On HN I think you overestimate the number of optimists that are optimists because they have some vested interest. Everyone everywhere arguably has a vested interest. I would also argue all of the folks on HN that are hostile and dismissive of coding agents also have a vested interest (just for the sake of contrasting your argument). If coding agents were really crappy I wouldn’t be using them just like I didn’t use them until end of 2025.

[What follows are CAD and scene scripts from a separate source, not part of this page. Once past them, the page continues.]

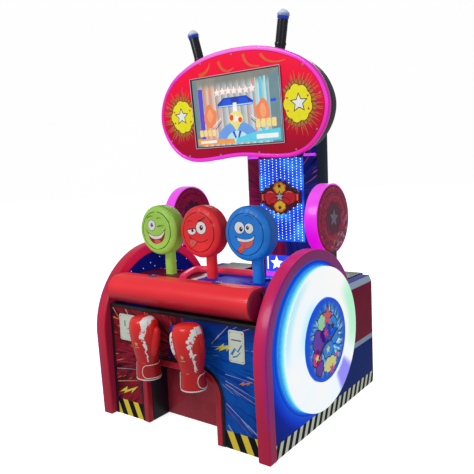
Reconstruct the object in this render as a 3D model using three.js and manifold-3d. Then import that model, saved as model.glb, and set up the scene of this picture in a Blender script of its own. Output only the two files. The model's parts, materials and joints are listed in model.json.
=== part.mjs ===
// Children's boxing punch machine with three tilting targets and two gloves on pegs.
// Millimetres, X to the player's right, Y away from the player, Z up.
// Heights are above the floor; depths are measured from the front foot of the side panels
// and moved at the end so that the origin is the middle of the footprint.

import * as THREE from 'three';
import { mergeVertices } from 'three/addons/utils/BufferGeometryUtils.js';
import Module from 'manifold-3d';

const wasm = await Module();
wasm.setup();

// ---- driving dimensions ----
const fit = 0.3;                  // gap left between touching parts
const board = 15;                 // cabinet board thickness
const roundSteps = 36;            // facets on the large round pieces

const sideOuter = 500;            // half the cabinet width, outside of the red rims
const rimInner = 437;             // inner face of the red rims
const coreInner = 443;            // inner face of the navy side panels
const coreOuter = 494;            // outer face of the navy side panels
const archCentre = [395, 412];    // depth and height of the arch centre
const archRadius = 408;
const rimBand = 50;               // radial width of the red rim
const frontFoot = 0;              // depth of the rim's front foot
const rearBoxTop = 598;
const rearEnd = 1048;             // depth of the rear edge of the side panels
const rearChamfer = 38;

const ringCentre = [405, 420];
const ringRadius = 325;
const ringHole = 188;
const ringStand = 52;             // how far the ring light stands off its panel
const ringRound = 16;

const frontFace = 33;             // depth of the front board's face
const frontBoard = 18;
const frontTop = 560;
const trimWidth = 15;
const recessHalf = 207;           // clear half width of the knee recess
const recessTop = 302;
const recessCorner = 87;
const bandWidth = 29;             // red band round the recess
const bandFront = 26;
const edgeWidth = 14;             // black edge round the red band
const recessBack = 165;

const rollCentre = [67, 635];
const rollHalf = 420;
const rollRadius = 67;
const rollBack = 140;
const buttonX = 190;
const buttonY = 95;
const buttonTravel = 4;

const deckTop = 675;
const deckRear = 388;             // rear edge beside the bulge
const deckBulge = 492;            // rear edge at the middle
const bulgeHalf = 200;
const bulgeRound = 50;
const railRadius = 16;
const wellTop = 485;              // floor of the well behind the deck
const coverFront = 700;           // front of the raised rear covers

const targetX = [-268, 0, 268];
const targetNames = ['left', 'middle', 'right'];
const targetColours = [0x8fc93a, 0xe02a2a, 0x1f7fd6];
const padRadius = 125;
const padThick = 94;
const padRound = 24;
const padFront = 212;
const padHeight = 902;
const stalkY = 302;
const stalkRadius = 27;
const pivotHeight = 615;
const shaftRadius = 10;
const hubRadius = 22;
const hubHalf = 20;
const armRadius = 14;
const cheekX = [-340, -134, 134, 340];
const cheekHalf = 4;
const springRadius = 15;
const springWire = 2;
const springTurns = 3;
const springPitch = 7;

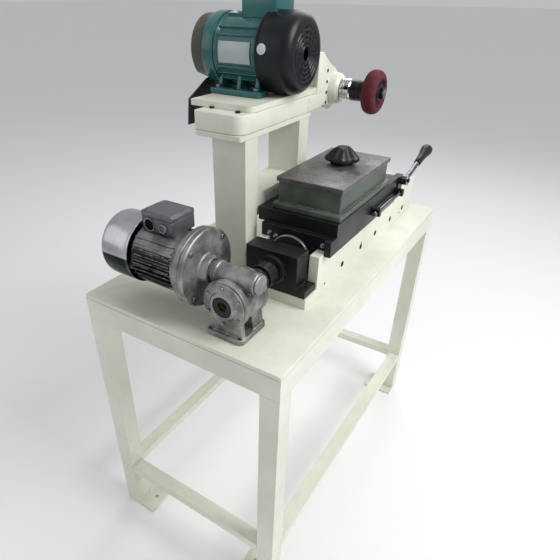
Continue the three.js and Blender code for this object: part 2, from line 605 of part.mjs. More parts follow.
// ---------------------------------------------------------------- slide bed and screw drive
function slideBed() {
  const slab = block(BED.x, BED.y, [tableFace, BED.slabTop]);
  const wallY = [BED.wallFront, BED.y[1]];
  const wallZ = [BED.slabTop - 1, BED.wallTop];
  const left = block([BED.x[0], BED.x[0] + BED.wall], wallY, wallZ);
  const right = block([BED.x[1] - BED.wall, BED.x[1]], wallY, wallZ);
  const end = block(BED.x, [BED.y[1] - BED.wall, BED.y[1]], wallZ);
  const endBore = rod('y', SCREW.endR + 2, [BED.y[1] - BED.wall - 1, BED.y[1] + 1], screwCentre, SMALL_ROUND);
  const holes = BED_HOLES.y.map((y) =>
    rod('x', BED_HOLES.r, [BED.x[1] - BED_HOLES.depth, BED.x[1] + 1], [y, BED_HOLES.z], HOLE));
  return cut(join(slab, left, right, end), endBore, ...holes);
}

function bearingBlock() {
  const [y0, y1] = BLOCK.y;
  const foot = block(BLOCK.footX, [y0, BED.wallFront - 2], [BED.slabTop + GAP, BLOCK.footTop]);
  const body = block(BLOCK.x, BLOCK.y, [BED.slabTop + GAP, BLOCK.top]);
  const boss = rod('y', 32, [y0 - 7, y0 + 1], screwCentre);
  const bore = rod('y', 20, [y0 - 10, y1 + 1], screwCentre, SMALL_ROUND + 4);
  const bolt = rod('z', 4.5, [BED.slabTop, BLOCK.footTop + 1], [BLOCK.footX[1] - 11, -238], HOLE);
  return cut(join(foot, body, boss), bore, bolt);
}

// Two hubs with a grooved waist between them.
function shaftCoupling() {
  const bore = SCREW.plainR + GAP;
  const profile = [[-345, bore], [-345, 26], [-318, 26], [-318, 21], [-312, 21], [-312, 28],
    [-286, 28], [-286, 24], [-276, 24], [-276, bore]];
  return turned('y', profile, screwCentre, 28);
}

function leadScrew() {
  const plain = rod('y', SCREW.plainR, [SCREW.y[0], NUT.flangeY[0] - 3], screwCentre, SMALL_ROUND);
  const thread = rod('y', SCREW.threadR, [NUT.flangeY[0] - 4, 400], screwCentre, SMALL_ROUND);
  const tail = rod('y', SCREW.endR, [399, SCREW.y[1]], screwCentre, SMALL_ROUND);
  return join(plain, thread, tail);
}

function feedNut() {
  const flange = rod('y', NUT.flangeR, NUT.flangeY, screwCentre);
  const barrel = rod('y', NUT.bodyR, [NUT.flangeY[1] - 1, NUT.bodyEnd], screwCentre, SMALL_ROUND);
  const bridge = block([GEARBOX.x - 20, GEARBOX.x + 20], [-168, NUT.bodyEnd], [GEARBOX.z, BED.wallTop]);
  const bore = rod('y', SCREW.threadR + 0.5, [-200, -100], screwCentre, SMALL_ROUND);
  return cut(join(flange, barrel, bridge), bore);
}

// The slide: a plate on a saddle that rides the bed's walls, with a skirt down one side.
function slideTable() {
  const plate = block(SLIDE.x, SLIDE.y, SLIDE.z);
  const saddle = block(BED.x, [SLIDE.saddleFront, SLIDE.y[1]], [BED.wallTop + GAP, SLIDE.z[0] + 1]);
  const skirtX = [BED.x[1] + 2 * GAP, SLIDE.x[1]];
  const skirt = block(skirtX, [SKIRT.front, SLIDE.y[1]], [SKIRT.bottom, SLIDE.z[0] + 1]);
  const bridgeZ = [BED.wallTop + 9, SLIDE.z[0] + 1];
  const bridge = block([BED.x[1] - 1, SLIDE.x[1]], [SLIDE.saddleFront, SLIDE.y[1]], bridgeZ);
  const lugZ = [TRIP_ROD.z - 9, TRIP_ROD.z + 9];
  const lug = block([SLIDE.x[1] - 1, TRIP_ROD.x + 9], [42, 54], lugZ);
  const lugBore = rod('y', TRIP_ROD.r + GAP, [40, 56], [TRIP_ROD.x, TRIP_ROD.z], 16);
  return cut(join(plate, saddle, skirt, bridge, lug), lugBore);
}

function gibStrip() {
  const z = [BED.wallTop - 10, SLIDE.z[0] - GAP];
  return block([BED.x[0] - 9, BED.x[0] - 1], [SLIDE.y[0] + 20, SLIDE.y[1] - 10], z);
}

add('slide_bed', slideBed(), CREAM);
add('bearing_block', bearingBlock(), BLACK);
add('screw_bearing', ballBearing('y', SCREW.plainR, 20, [-252, -234], screwCentre), STEEL);
add('shaft_coupling', shaftCoupling(), BLACK);
add('lead_screw', leadScrew(), STEEL);
add('feed_nut', feedNut(), STEEL);
add('slide_table', slideTable(), BLACK);
add('gib_strip', gibStrip(), STEEL);

// ---------------------------------------------------------------- work box
function workBox() {
  const rim = block(BOX_RIM.x, BOX_RIM.y, [SLIDE.z[1] + GAP, BOX_RIM.top]);
  const shell = block(BOX.x, BOX.y, [BOX_RIM.top - 1, BOX.top]);
  const inside = block(shrink(BOX.x, BOX.wall), shrink(BOX.y, BOX.wall), [BOX_RIM.top, BOX.top + 1]);
  const post = rod('z', KNOB.postR, [BOX_RIM.top - 1, BOX.top], [KNOB.x, KNOB.y], SMALL_ROUND);
  const thread = rod('z', KNOB.stud + 0.5, [BOX_RIM.top + 8, BOX.top + 1], [KNOB.x, KNOB.y], 16);
  return cut(join(rim, cut(shell, inside), post), thread);
}

function boxLid() {
  const slab = extruded('z', roundedRectangle(LID.x, LID.y, [3, 3, 3, 3]), LID.z, 2);
  return cut(slab, rod('z', KNOB.stud + 0.5, grow(LID.z, 1), [KNOB.x, KNOB.y], 16));
}

// One step of the knob: its edge swings in and out with the finger lobes.
function lobedDisc(radius, depth, z) {
  const shape = new THREE.Shape();
  const steps = KNOB.lobes * 8;
  for (let i = 0; i < steps; i++) {
    const angle = (2 * Math.PI * i) / steps;
    const r = radius * (1 + depth * Math.cos(KNOB.lobes * angle));
    shape[i ? 'lineTo' : 'moveTo'](KNOB.x + r * Math.cos(angle), KNOB.y + r * Math.sin(angle));
  }
  return extruded('z', shape, z);
}

// A stepped, lobed cone on a clamping stud.
function clampKnob() {
  const base = LID.z[1] + GAP;
  const skirt = rod('z', KNOB.r - 10, [base, base + 7], [KNOB.x, KNOB.y], 28);
  const steps = [[0, 0.12, 6, 17], [-9, 0.14, 16, 26], [-17, 0.16, 25, 34]].map(([inset, depth, from, to]) =>
    lobedDisc(KNOB.r + inset, depth, [base + from, base + to]));
  const tip = rod('z', 13, [base + 33, KNOB.top], [KNOB.x, KNOB.y], 20, 8);
  const stud = rod('z', KNOB.stud, [BOX_RIM.top + 22, base + 1], [KNOB.x, KNOB.y], 16);
  return join(skirt, ...steps, tip, stud);
}

add('work_box', workBox(), GREY_ENAMEL);
add('box_lid', boxLid(), LID_GREY);
add('clamp_knob', clampKnob(), BLACK);

// ---------------------------------------------------------------- hand lever
const leverCentre = [LEVER.y, LEVER.z];
const slideRear = SLIDE.y[1] + GAP;

function leverBracket() {
  const cheekX = [SLIDE.x[1] - 16, LEVER.x[0] - GAP];
  const cheek = block(cheekX, [slideRear, LEVER.y + 12], [SLIDE.z[0] - 18, SLIDE.z[1]]);
  const lugZ = [TRIP_ROD.z - 9, TRIP_ROD.z + 8];
  const lug = block([SLIDE.x[1], TRIP_ROD.x + 9], [slideRear, slideRear + 12], lugZ);
  const pin = rod('x', 5, [SLIDE.x[1], LEVER.x[1] + 3], leverCentre, 16);
  return join(cheek, lug, pin);
}

// Turns a piece drawn along +Y from the pivot up to the lever's tilt.
function tilted(body) {
  const angle = LEVER.tilt;
  return body.rotate([angle, 0, 0]).translate([(LEVER.x[0] + LEVER.x[1]) / 2, LEVER.y, LEVER.z]);
}

function handLever() {
  const half = (LEVER.x[1] - LEVER.x[0]) / 2;
  const hub = rod('x', LEVER.hubR, [-half, half], [0, 0], 24);
  const bar = rod('y', LEVER.rodR, [8, GRIP.end - 30], [0, 0], 16, LEVER.rodR - 1);
  const bore = rod('x', 5 + GAP, [-half - 1, half + 1], [0, 0], 16);
  return tilted(cut(join(hub, bar), bore));
}

function leverGrip() {
  const bore = LEVER.rodR + GAP;
  const profile = [[GRIP.start, bore], [GRIP.start, bore + 2], [GRIP.end - 26, GRIP.r],
    [GRIP.end - 8, GRIP.r], [GRIP.end, 8], [GRIP.end, 2], [GRIP.end - 29, 2], [GRIP.end - 29, bore]];
  return tilted(turned('y', profile, [0, 0], 20));
}

add('lever_bracket', leverBracket(), BLACK);
add('hand_lever', handLever(), POLISHED);
add('lever_grip', leverGrip(), BLACK);
add('trip_rod', rod('y', TRIP_ROD.r, [TRIP_ROD.y[0], TRIP_ROD.y[1]], [TRIP_ROD.x, TRIP_ROD.z], 16), POLISHED);

export default machine;
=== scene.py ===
"""Finished look of a motor-driven faceting and grinding machine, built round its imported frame.

Shapes are worked out in millimetres in the machine's frame: +Z up, +Y along the table, +X to the slide side.
"""

import logging
import math
from dataclasses import dataclass
from enum import Enum

import bmesh
import bpy
import numpy as np
from mathutils import Matrix, Vector

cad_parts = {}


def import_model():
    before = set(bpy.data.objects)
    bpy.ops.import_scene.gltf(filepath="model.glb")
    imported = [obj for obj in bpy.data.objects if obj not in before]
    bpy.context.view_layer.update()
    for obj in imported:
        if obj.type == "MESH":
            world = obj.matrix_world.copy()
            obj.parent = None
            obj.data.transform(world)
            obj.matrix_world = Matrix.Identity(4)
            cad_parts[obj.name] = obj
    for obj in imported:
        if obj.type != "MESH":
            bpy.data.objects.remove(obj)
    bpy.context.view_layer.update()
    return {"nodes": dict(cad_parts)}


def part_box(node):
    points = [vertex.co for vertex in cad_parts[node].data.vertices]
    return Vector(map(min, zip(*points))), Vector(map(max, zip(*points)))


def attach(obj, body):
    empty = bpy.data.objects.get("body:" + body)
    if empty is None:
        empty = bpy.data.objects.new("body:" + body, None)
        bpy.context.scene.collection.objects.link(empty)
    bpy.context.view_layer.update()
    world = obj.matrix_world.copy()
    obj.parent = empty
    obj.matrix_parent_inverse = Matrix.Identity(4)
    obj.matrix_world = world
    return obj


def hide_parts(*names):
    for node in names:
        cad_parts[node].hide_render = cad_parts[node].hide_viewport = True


LOG = logging.getLogger("faceting_machine")
MM = 0.001
Span = tuple[float, float]
Colour = tuple[float, float, float]
Face = tuple[int, ...]
Socket = bpy.types.NodeSocket
Tree = bpy.types.NodeTree
SHARP_ANGLE = math.radians(32)
ROUND = 96
SMALL_ROUND = 40
THREAD_ROUND = 24
# Radius that closes a solid profile beside its own axis, in millimetres.
NIL = 0.1
# Metres: points closer than this are one point, then how far shading rounds an edge, and half the width
# over which the painted dark reflection on a finish's lower part fades in.
SAME_POINT = 1e-7
ROUNDING = 0.0011
REFLECTION_BLUR = 0.0015
COAT_ROUGHNESS = 0.12
BUMP_STRENGTH = 0.6


# ------------------------------------------------------------------ shapes
class Axis(Enum):
    """The direction a profile is carried along; the value is the place of (u, v, w) in X, Y, Z."""

    X = (2, 0, 1)
    Y = (0, 2, 1)
    Z = (0, 1, 2)

    def place(self, u: np.ndarray, v: np.ndarray, w: np.ndarray) -> np.ndarray:
        """Puts section coordinates (u, v) and the distance w on the machine's axes."""
        parts = (u, v, w)
        return np.stack([parts[i] for i in self.value], axis=-1)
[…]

What conversation is hard to have? If you mean trying to convince people coding agents can or cannot do a specific thing then that may never go away. If you take an overall theme or capability, in some cases it will “just work” and in other cases it needs some serious steering or scaffolding, and in other cases it will just waste as much time as you will let it. It’s an imperfect tool and it may always be, and two people insisting it can do something and it cannot do that same thing may both be right.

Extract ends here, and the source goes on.